Imposing fines is one thing. Collecting them is another. It’s just not always possible. Rasmuson recalls one instance in which he knew almost immediately that a person appearing before him would not be making payment.

“I had an illegal alien in court charged with DUI. I sentenced him and there was a border agent right outside the door. He was taking him on a plane to fly him back to Central America,” recalled Rasmuson. “I knew we’d never collect that fine.”

Rasmuson’s journey to the bench started with two years of pre-engineering studies at Minot State University. He then transferred to North Dakota State University where a business law class got him interested in becoming an attorney. He pursued a law degree at the University of North Dakota from 1965-68.

“I didn’t go to law school to be a lawyer,” said Rasmuson. “I figured I could go into business or government or something else. In the second year of law school attorney Moody Farhart (Minot) offered me a kind of internship for the summer. I did that and enjoyed that. When I graduated I had a job as a practicing attorney.”

From 1974 to 1982 Rasmuson also served as Minot’s Municipal Court judge, serving a series of four-year elected terms. Municipal Court at that time was held Monday and Tuesday nights and mornings Wednesday through Friday.

“I got tired of those hours so I quit,” said Rasmuson. “During the four years I was gone they switched to all daytime so I ran again.”

In 1986 Rasmuson returned to the bench, a position he held until 2010. In 2014 he was once again elected to serve.

“I enjoy it. It’s only part time as municipal judge, so I still get to practice law. I’ve always enjoyed that,” said Rasmuson.

Mention sports to Rasmuson and you’ll quickly grab his undivided attention. He’s a big sports enthusiast, particularly baseball.

“I’m a Dodgers and Cleveland fan,” said Rasmuson. “From 1953-55 I still have my baseball cards from then. Cleveland lost the ’54 series to Willie Mays and the Giants. Mays made that famous catch off Vic Wertz. My Dodgers finally won in ’55 with Johnny Padres and Don Newcombe.”

Rasmuson likes to travel in his spare time too, usually with a sporting event in mind. He’s done something not many have accomplished, a visit to all 30 major league ballparks. On top of that he’s had some memorable moments during baseball’s spring training season, including an encounter with a pitcher considered by many as one of the top lefthanders in major league history.

“One spring training trip I got Sandy Koufax to autograph his rookie card. I’m proud of that,” said Rasmuson. “I caught him outside of the ballpark during spring training in Florida. He doesn’t sign very often and I think he charges $700 to sign.”

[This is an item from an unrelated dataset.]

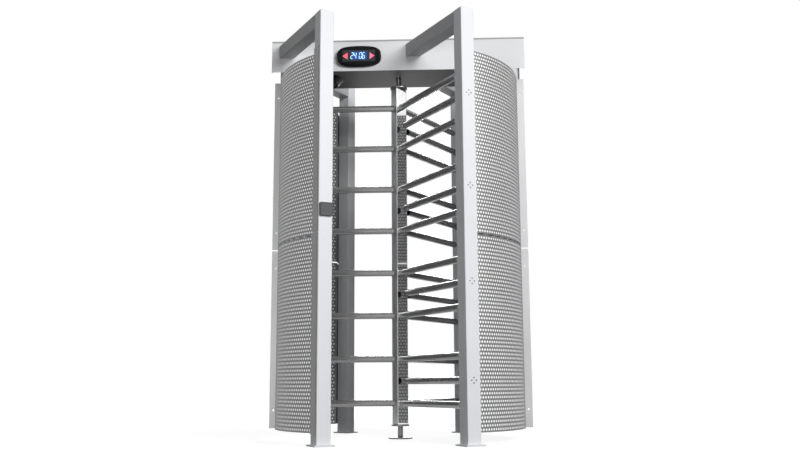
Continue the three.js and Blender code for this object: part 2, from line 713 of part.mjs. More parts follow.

Other travels took Rasmuson to NCAA final four basketball tournaments, the Summer Olympics in Los Angeles in 1984 and the Winter Olympics in Calgary, Alberta, in 1988. Then there were trips to Super Bowls XXI and XXII in 1987 and 1988.

“At the Pasadena Rose Bowl in ’87 the New York Giants beat Denver and coach Parcells got doused with Gatorade. I think that was the first time for that,” said Rasmuson. “In ’88 John Elway of the Broncos threw a touchdown pass on the first play against my Redskins. On the second possession Denver got a field goal and went up 10-0. I thought, uh oh, this doesn’t look good.”

With Rasmuson cheering them on the Redskins rallied quickly, scoring four times in the second quarter enroute to a 42-10 victory.

During his time as municipal judge Rasmuson has served in five different courtrooms. His first municipal court was held in the Police Department.

“Later we moved to a two-stall garage on the north end, then to the City Auditorium main floor,” recalled Rasmuson. “After the 2011 flood we moved to the basement of the City Library and now we’re on the lower west portion of the auditorium.”

During Rasmuson’s early years at Municipal Court there were a number of cases involving underage smoking. Rasmuson said he didn’t feel comfortable handling smoking violations involving juveniles, some as young as 14, who he believed belonged in Juvenile Court. He took action to change to procedure.

“I talked to the legislature the next session and got them to change it,” said Rasmuson. “They changed it from a crime to an infraction so there was no jail sentence.”

Away from Municipal Court Rasmuson concentrates on general practice. He considers himself a family lawyer, often dealing with estates and wills. As for serving as municipal judge, Rasmuson shows no signs of stepping away anytime soon. He is up for re-election in 2018.

“I’ll go as long as I can,” remarked Rasmuson. “I’m still having fun.”